#### Challenge
Reproduce the entire listing word for word.

#### Supplied information
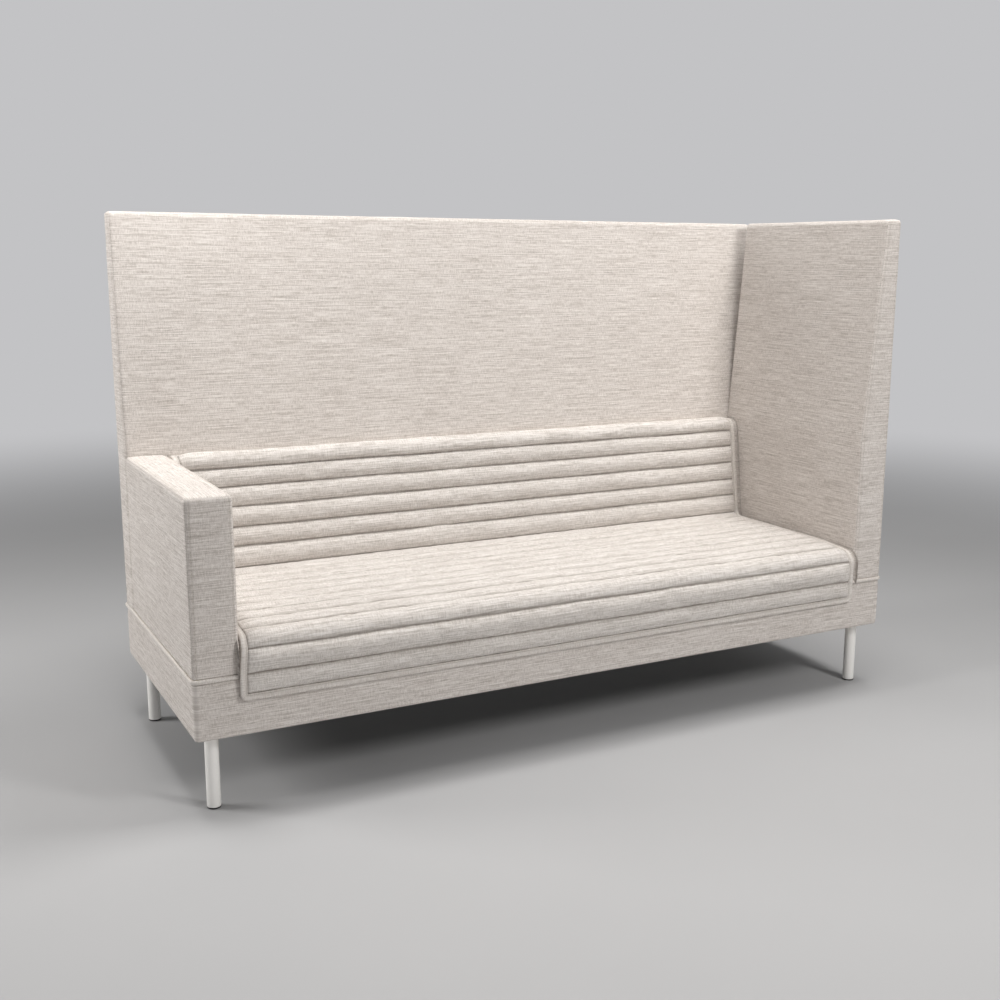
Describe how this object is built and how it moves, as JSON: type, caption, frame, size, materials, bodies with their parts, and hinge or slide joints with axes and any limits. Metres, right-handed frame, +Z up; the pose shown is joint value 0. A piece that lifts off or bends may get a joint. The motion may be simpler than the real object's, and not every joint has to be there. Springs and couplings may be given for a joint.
{
  "type": "high back settee",
  "caption": "High back settee: box base on tube legs, a low arm at one end, a full-height wing at the other, a tall tapered back and a channel-quilted mat over the seat and back cushion.",
  "frame": {"origin": "on the floor, under the middle of the whole settee's bounding box", "axes": "+X along the width towards the full-height wing, +Y towards the back panel (the seat faces -Y), +Z up"},
  "size_m": [2.004, 0.7414, 1.34],
  "materials": {
    "cover_cloth": "matt woven cloth",
    "mat_cloth": "matt slubbed cloth",
    "lining_cloth": "thin nonwoven cloth",
    "tab_cloth": "plain tape",
    "webbing": "woven elastic strap",
    "foam": "open-cell foam",
    "timber": "planed softwood",
    "hardboard": "pressed board",
    "leg_metal": "white powder coat",
    "glide_plastic": "moulded",
    "zinc_steel": "zinc plated"
  },
  "bodies": {
    "settee": {"arm_boards": "hardboard", "arm_bolts": "zinc_steel", "arm_cover": "cover_cloth", "arm_padding": "foam", "arm_posts": "timber", "arm_rails": "timber", "back_boards": "hardboard", "back_bolts": "zinc_steel", "back_cover": "cover_cloth", "back_cushion_cover": "cover_cloth", "back_cushion_foam": "foam", "back_padding": "foam", "back_posts": "timber", "back_rails": "timber", "base_arm_bearer": "timber", "base_back_bearer": "timber", "base_corner_blocks": "timber", "base_cover": "cover_cloth", "base_cross_rails": "timber", "base_front_padding": "foam", "base_front_rail": "timber", "base_left_padding": "foam", "base_left_rail": "timber", "base_rear_padding": "foam", "base_rear_rail": "timber", "base_right_padding": "foam", "base_right_rail": "timber", "base_top_lip": "cover_cloth", "base_wing_bearer": "timber", "dust_cover": "lining_cloth", "label_tab": "tab_cloth", "leg_front_left": "leg_metal", "leg_front_right": "leg_metal", "leg_glides": "glide_plastic", "leg_insert_nuts": "zinc_steel", "leg_rear_left": "leg_metal", "leg_rear_right": "leg_metal", "seat_cover": "cover_cloth", "seat_deck_cloth": "lining_cloth", "seat_foam": "foam", "seat_webbing": "webbing", "tee_nuts": "zinc_steel", "wing_boards": "hardboard", "wing_bolts": "zinc_steel", "wing_cover": "cover_cloth", "wing_padding": "foam", "wing_posts": "timber", "wing_rails": "timber"},
    "mat": {"mat_binding": "mat_cloth", "mat_lining": "lining_cloth", "mat_pad": "mat_cloth"}
  },
  "joints": [
    {"name": "mat_lift", "type": "slide", "parent": "settee", "child": "mat", "axis": [0, 0, 1], "range_m": [0, 0.5]}
  ]
}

#### Task response
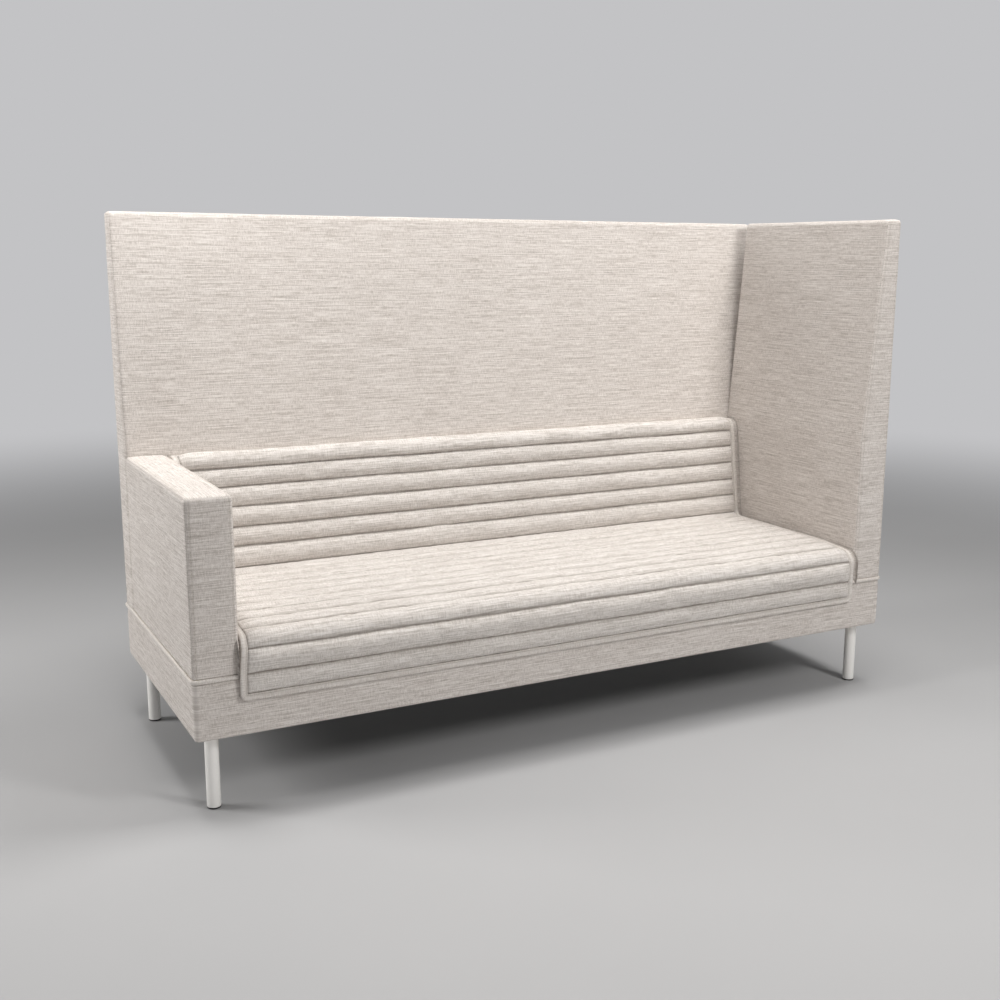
Describe how this object is built and how it moves, as JSON: type, caption, frame, size, materials, bodies with their parts, and hinge or slide joints with axes and any limits. Metres, right-handed frame, +Z up; the pose shown is joint value 0. A piece that lifts off or bends may get a joint. The motion may be simpler than the real object's, and not every joint has to be there. Springs and couplings may be given for a joint.
{
  "type": "high back settee",
  "caption": "High back settee: box base on tube legs, a low arm at one end, a full-height wing at the other, a tall tapered back and a channel-quilted mat over the seat and back cushion.",
  "frame": {"origin": "on the floor, under the middle of the whole settee's bounding box", "axes": "+X along the width towards the full-height wing, +Y towards the back panel (the seat faces -Y), +Z up"},
  "size_m": [2.004, 0.7414, 1.34],
  "materials": {
    "cover_cloth": "matt woven cloth",
    "mat_cloth": "matt slubbed cloth",
    "lining_cloth": "thin nonwoven cloth",
    "tab_cloth": "plain tape",
    "webbing": "woven elastic strap",
    "foam": "open-cell foam",
    "timber": "planed softwood",
    "hardboard": "pressed board",
    "leg_metal": "white powder coat",
    "glide_plastic": "moulded",
    "zinc_steel": "zinc plated"
  },
  "bodies": {
    "settee": {"arm_boards": "hardboard", "arm_bolts": "zinc_steel", "arm_cover": "cover_cloth", "arm_padding": "foam", "arm_posts": "timber", "arm_rails": "timber", "back_boards": "hardboard", "back_bolts": "zinc_steel", "back_cover": "cover_cloth", "back_cushion_cover": "cover_cloth", "back_cushion_foam": "foam", "back_padding": "foam", "back_posts": "timber", "back_rails": "timber", "base_arm_bearer": "timber", "base_back_bearer": "timber", "base_corner_blocks": "timber", "base_cover": "cover_cloth", "base_cross_rails": "timber", "base_front_padding": "foam", "base_front_rail": "timber", "base_left_padding": "foam", "base_left_rail": "timber", "base_rear_padding": "foam", "base_rear_rail": "timber", "base_right_padding": "foam", "base_right_rail": "timber", "base_top_lip": "cover_cloth", "base_wing_bearer": "timber", "dust_cover": "lining_cloth", "label_tab": "tab_cloth", "leg_front_left": "leg_metal", "leg_front_right": "leg_metal", "leg_glides": "glide_plastic", "leg_insert_nuts": "zinc_steel", "leg_rear_left": "leg_metal", "leg_rear_right": "leg_metal", "seat_cover": "cover_cloth", "seat_deck_cloth": "lining_cloth", "seat_foam": "foam", "seat_webbing": "webbing", "tee_nuts": "zinc_steel", "wing_boards": "hardboard", "wing_bolts": "zinc_steel", "wing_cover": "cover_cloth", "wing_padding": "foam", "wing_posts": "timber", "wing_rails": "timber"},
    "mat": {"mat_binding": "mat_cloth", "mat_lining": "lining_cloth", "mat_pad": "mat_cloth"}
  },
  "joints": [
    {"name": "mat_lift", "type": "slide", "parent": "settee", "child": "mat", "axis": [0, 0, 1], "range_m": [0, 0.5]}
  ]
}